Sandra Dodd

"The concept of extinction took a while to sink in. Thomas Jefferson
saw mastodon bones from Kentucky, for example, and concluded that the
giant animals must still be living somewhere in the interior of the
continent. He asked Lewis and Clark to keep an eye out for them."

Read more: http://www.smithsonianmag.com/science-nature/The-Ten-Most-Disturbing-Scientific-Discoveries.html?utm_source=smithsoniansciandnat&utm_medium=email&utm_campaign=20100519-science#ixzz0oUT0F4vB

None of them disturbed me at all. That fact might disturb some of the
rest of you. :-) (I hope not...)

Can't say this will be comic relief, but it might break some of the
tension and focus of the day's discussions.

Sandra

Jenny Cyphers

"The concept of extinction took a while to sink in. Thomas Jefferson
saw mastodon bones from Kentucky, for example, and concluded that the
giant animals must still be living somewhere in the interior of the
continent. He asked Lewis and Clark to keep an eye out for them."

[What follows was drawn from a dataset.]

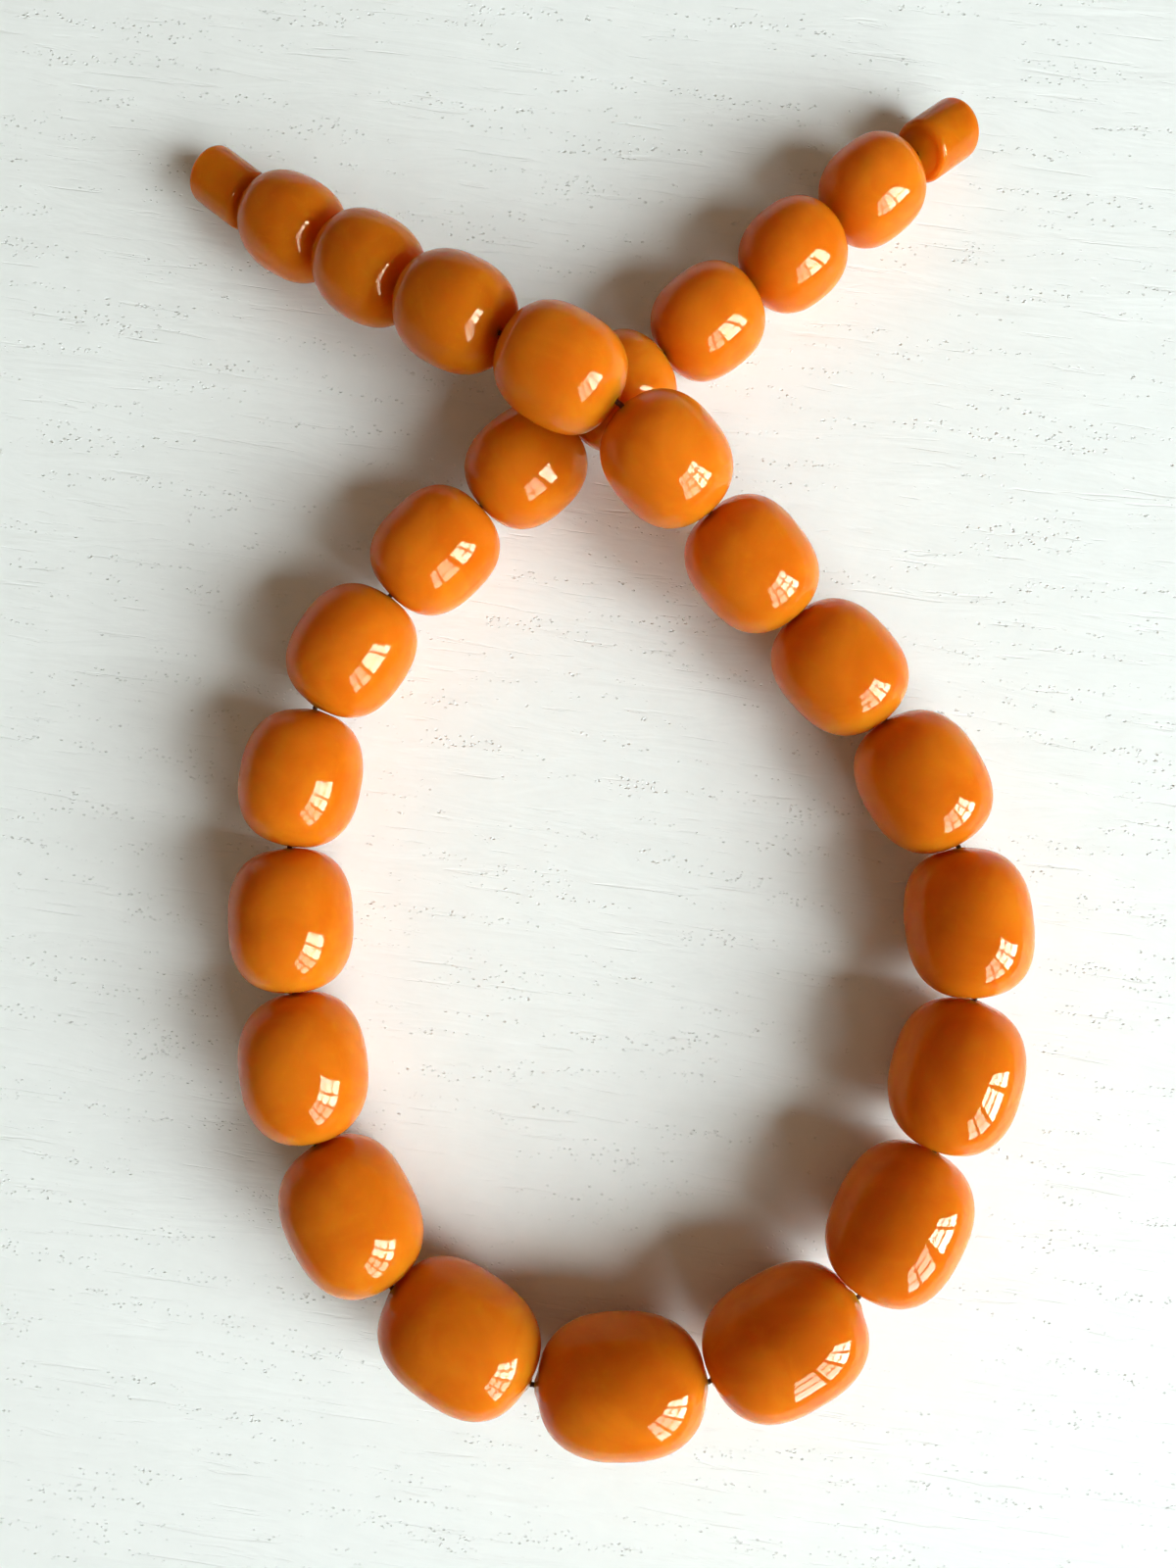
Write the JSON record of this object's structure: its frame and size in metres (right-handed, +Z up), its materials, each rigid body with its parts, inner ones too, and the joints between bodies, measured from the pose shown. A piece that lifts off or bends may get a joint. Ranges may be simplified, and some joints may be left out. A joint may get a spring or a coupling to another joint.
{
  "type": "bead strand",
  "caption": "Open strand of graduated glossy amber-coloured barrel beads on a thin dark cord, laid in a crossed loop, with a small screw clasp half at each end.",
  "frame": {"origin": "middle of the strand's outline on the table it lies on", "axes": "+Z up off the table, +Y from the middle bead towards the two clasp halves, +X to the side of the socket half"},
  "size_m": [0.142, 0.2269, 0.0357],
  "materials": {
    "bead_resin": "polished translucent butterscotch resin",
    "clasp_resin": "polished translucent butterscotch resin, turned",
    "cord": "fine twisted thread, waxed"
  },
  "bodies": {
    "loop": {"cord_loop": "cord"},
    "link_05": {"cord_bead_05": "cord"},
    "link_04": {"cord_bead_04": "cord"},
    "link_03": {"cord_bead_03": "cord"},
    "link_02": {"cord_bead_02": "cord"},
    "link_01": {"cord_bead_01": "cord"},
    "stud_end": {"cord_stud_end": "cord", "knot_stud_end": "cord"},
    "link_23": {"cord_bead_23": "cord"},
    "link_24": {"cord_bead_24": "cord"},
    "link_25": {"cord_bead_25": "cord"},
    "socket_end": {"cord_socket_end": "cord", "knot_socket_end": "cord"},
    "bead_01": {"bead_01": "bead_resin"},
    "bead_02": {"bead_02": "bead_resin"},
    "bead_03": {"bead_03": "bead_resin"},
    "bead_04": {"bead_04": "bead_resin"},
    "bead_05": {"bead_05": "bead_resin"},
    "bead_06": {"bead_06": "bead_resin"},
    "bead_07": {"bead_07": "bead_resin"},
    "bead_08": {"bead_08": "bead_resin"},
    "bead_09": {"bead_09": "bead_resin"},
    "bead_10": {"bead_10": "bead_resin"},
    "bead_11": {"bead_11": "bead_resin"},
    "bead_12": {"bead_12": "bead_resin"},
    "bead_13": {"bead_13": "bead_resin"},
    "bead_14": {"bead_14": "bead_resin"},
    "bead_15": {"bead_15": "bead_resin"},
    "bead_16": {"bead_16": "bead_resin"},
    "bead_17": {"bead_17": "bead_resin"},
    "bead_18": {"bead_18": "bead_resin"},
    "bead_19": {"bead_19": "bead_resin"},
    "bead_20": {"bead_20": "bead_resin"},
    "bead_21": {"bead_21": "bead_resin"},
    "bead_22": {"bead_22": "bead_resin"},
    "bead_23": {"bead_23": "bead_resin"},
    "bead_24": {"bead_24": "bead_resin"},
    "bead_25": {"bead_25": "bead_resin"},
    "clasp_stud_half": {"clasp_stud_half": "clasp_resin"},
    "clasp_socket_half": {"clasp_socket_half": "clasp_resin"}
  },
  "joints": [
    {"name": "stud_tail_lift_at_bead_05", "type": "hinge", "parent": "loop", "child": "link_05", "pos_m": [0.01711, 0.04135, 0.019], "axis": [0.7193, 0.6947, 0], "range_deg": [0, 10]},
    {"name": "stud_tail_lift_at_bead_04", "type": "hinge", "parent": "link_05", "child": "link_04", "pos_m": [0.00295, 0.05602, 0.02723], "axis": [0.5299, 0.848, 0], "range_deg": [0, 20]},
    {"name": "stud_tail_lift_at_bead_03", "type": "hinge", "parent": "link_04", "child": "link_03", "pos_m": [-0.01504, 0.06726, 0.02575], "axis": [0.5299, 0.848, 0], "range_deg": [0, 20]},
    {"name": "stud_tail_swing_at_bead_02", "type": "hinge", "parent": "link_03", "child": "link_02", "pos_m": [-0.03074, 0.07707, 0.01864], "axis": [0, 0, 1], "range_deg": [-12, 12]},
    {"name": "stud_tail_swing_at_bead_01", "type": "hinge", "parent": "link_02", "child": "link_01", "pos_m": [-0.04524, 0.08722, 0.01255], "axis": [0, 0, 1], "range_deg": [-12, 12]},
    {"name": "stud_half_swing", "type": "hinge", "parent": "link_01", "child": "stud_end", "pos_m": [-0.05948, 0.09683, 0.00663], "axis": [0, 0, 1], "range_deg": [-12, 12]},
    {"name": "socket_tail_swing_at_bead_23", "type": "hinge", "parent": "loop", "child": "link_23", "pos_m": [0.01018, 0.06981, 0.00908], "axis": [0, 0, 1], "range_deg": [-12, 12]},
    {"name": "socket_tail_lift_at_bead_24", "type": "hinge", "parent": "link_23", "child": "link_24", "pos_m": [0.02504, 0.08101, 0.00884], "axis": [0.6293, -0.7771, 0], "range_deg": [0, 12]},
    {"name": "socket_tail_swing_at_bead_25", "type": "hinge", "parent": "link_24", "child": "link_25", "pos_m": [0.03872, 0.09209, 0.00859], "axis": [0, 0, 1], "range_deg": [-12, 12]},
    {"name": "socket_half_swing", "type": "hinge", "parent": "link_25", "child": "socket_end", "pos_m": [0.05207, 0.10289, 0.00834], "axis": [0, 0, 1], "range_deg": [-12, 12]},
    {"name": "bead_01_spin", "type": "hinge", "parent": "link_01", "child": "bead_01", "pos_m": [-0.05221, 0.09193, 0.00965], "axis": [0.7839, -0.5287, 0.3256], "continuous": true},
    {"name": "bead_02_spin", "type": "hinge", "parent": "link_02", "child": "bead_02", "pos_m": [-0.03799, 0.08215, 0.01559], "axis": [0.7745, -0.5423, 0.3256], "continuous": true},
    {"name": "bead_03_spin", "type": "hinge", "parent": "link_03", "child": "bead_03", "pos_m": [-0.02297, 0.07221, 0.02216], "axis": [0.7917, -0.4947, 0.3584], "continuous": true},
    {"name": "bead_04_spin", "type": "hinge", "parent": "link_04", "child": "bead_04", "pos_m": [-0.00619, 0.06173, 0.02648], "axis": [0.846, -0.5286, 0.0698], "continuous": true},
    {"name": "bead_05_spin", "type": "hinge", "parent": "link_05", "child": "bead_05", "pos_m": [0.0102, 0.04851, 0.02302], "axis": [0.6441, -0.667, -0.3746], "continuous": true},
    {"name": "bead_06_spin", "type": "hinge", "parent": "loop", "child": "bead_06", "pos_m": [0.02426, 0.03341, 0.01572], "axis": [0.6399, -0.7107, -0.2924], "continuous": true},
    {"name": "bead_07_spin", "type": "hinge", "parent": "loop", "child": "bead_07", "pos_m": [0.03921, 0.0171, 0.01127], "axis": [0.6783, -0.7273, -0.1045], "continuous": true},
    {"name": "bead_08_spin", "type": "hinge", "parent": "loop", "child": "bead_08", "pos_m": [0.05313, -0.00181, 0.01018], "axis": [0.5, -0.866, 0.0102], "continuous": true},
    {"name": "bead_09_spin", "type": "hinge", "parent": "loop", "child": "bead_09", "pos_m": [0.06062, -0.02516, 0.01043], "axis": [0.1045, -0.9945, 0.0098], "continuous": true},
    {"name": "bead_10_spin", "type": "hinge", "parent": "loop", "child": "bead_10", "pos_m": [0.05855, -0.05046, 0.01068], "axis": [-0.2588, -0.9659, 0.0094], "continuous": true},
    {"name": "bead_11_spin", "type": "hinge", "parent": "loop", "child": "bead_11", "pos_m": [0.04913, -0.07487, 0.01092], "axis": [-0.454, -0.891, 0.0091], "continuous": true},
    {"name": "bead_12_spin", "type": "hinge", "parent": "loop", "child": "bead_12", "pos_m": [0.03027, -0.09456, 0.01117], "axis": [-0.866, -0.5, 0.0088], "continuous": true},
    {"name": "bead_13_spin", "type": "hinge", "parent": "loop", "child": "bead_13", "pos_m": [0.0032, -0.1022, 0.0113], "axis": [-0.9994, -0.0349, 0], "continuous": true},
    {"name": "bead_14_spin", "type": "hinge", "parent": "loop", "child": "bead_14", "pos_m": [-0.02386, -0.0946, 0.01117], "axis": [-0.829, 0.5592, -0.0089], "continuous": true},
    {"name": "bead_15_spin", "type": "hinge", "parent": "loop", "child": "bead_15", "pos_m": [-0.04208, -0.07455, 0.01092], "axis": [-0.4695, 0.8829, -0.0092], "continuous": true},
    {"name": "bead_16_spin", "type": "hinge", "parent": "loop", "child": "bead_16", "pos_m": [-0.05021, -0.04983, 0.01067], "axis": [-0.1392, 0.9902, -0.0096], "continuous": true},
    {"name": "bead_17_spin", "type": "hinge", "parent": "loop", "child": "bead_17", "pos_m": [-0.0524, -0.02508, 0.01043], "axis": [-0.0349, 0.9993, -0.0099], "continuous": true},
    {"name": "bead_18_spin", "type": "hinge", "parent": "loop", "child": "bead_18", "pos_m": [-0.05078, -0.00121, 0.01018], "axis": [0.1736, 0.9848, -0.0104], "continuous": true},
    {"name": "bead_19_spin", "type": "hinge", "parent": "loop", "child": "bead_19", "pos_m": [-0.04222, 0.02025, 0.00993], "axis": [0.5592, 0.829, -0.0108], "continuous": true},
    {"name": "bead_20_spin", "type": "hinge", "parent": "loop", "child": "bead_20", "pos_m": [-0.02817, 0.03709, 0.00969], "axis": [0.7193, 0.6946, -0.0113], "continuous": true},
    {"name": "bead_21_spin", "type": "hinge", "parent": "loop", "child": "bead_21", "pos_m": [-0.01283, 0.05116, 0.00945], "axis": [0.7547, 0.656, -0.0119], "continuous": true},
    {"name": "bead_22_spin", "type": "hinge", "parent": "loop", "child": "bead_22", "pos_m": [0.00246, 0.06378, 0.00921], "axis": [0.7879, 0.6156, -0.0125], "continuous": true},
    {"name": "bead_23_spin", "type": "hinge", "parent": "link_23", "child": "bead_23", "pos_m": [0.01761, 0.07541, 0.00896], "axis": [0.7986, 0.6018, -0.0132], "continuous": true},
    {"name": "bead_24_spin", "type": "hinge", "parent": "link_24", "child": "bead_24", "pos_m": [0.03188, 0.08655, 0.00872], "axis": [0.7771, 0.6293, -0.014], "continuous": true},
    {"name": "bead_25_spin", "type": "hinge", "parent": "link_25", "child": "bead_25", "pos_m": [0.04517, 0.09731, 0.00847], "axis": [0.7771, 0.6293, -0.0148], "continuous": true},
    {"name": "clasp_stud_half_spin", "type": "hinge", "parent": "stud_end", "child": "clasp_stud_half", "pos_m": [-0.06417, 0.10063, 0.00578], "axis": [0.7696, -0.6232, 0.1392], "continuous": true},
    {"name": "clasp_socket_half_spin", "type": "hinge", "parent": "socket_end", "child": "clasp_socket_half", "pos_m": [0.05666, 0.10675, 0.00627], "axis": [0.7243, 0.6078, -0.3256], "continuous": true}
  ]
}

Oh, I was watching a documentary yesterday that Chamille walked in on. She came in just in time to hear about Galileo. When his life was threatened by the Catholic church he took back everything he said about the earth moving around the sun. That was way too disturbing for the Catholic church, heresy.

That whole conversation led to the ideas of censorship and the monopoly of knowledge and who gets to know what. But boy oh boy, Galileo's scientific discovery very much disturbed the church!

I don't think Chamille even knew who Galileo was before last night, or that people used to believe that the sun revolved around the earth!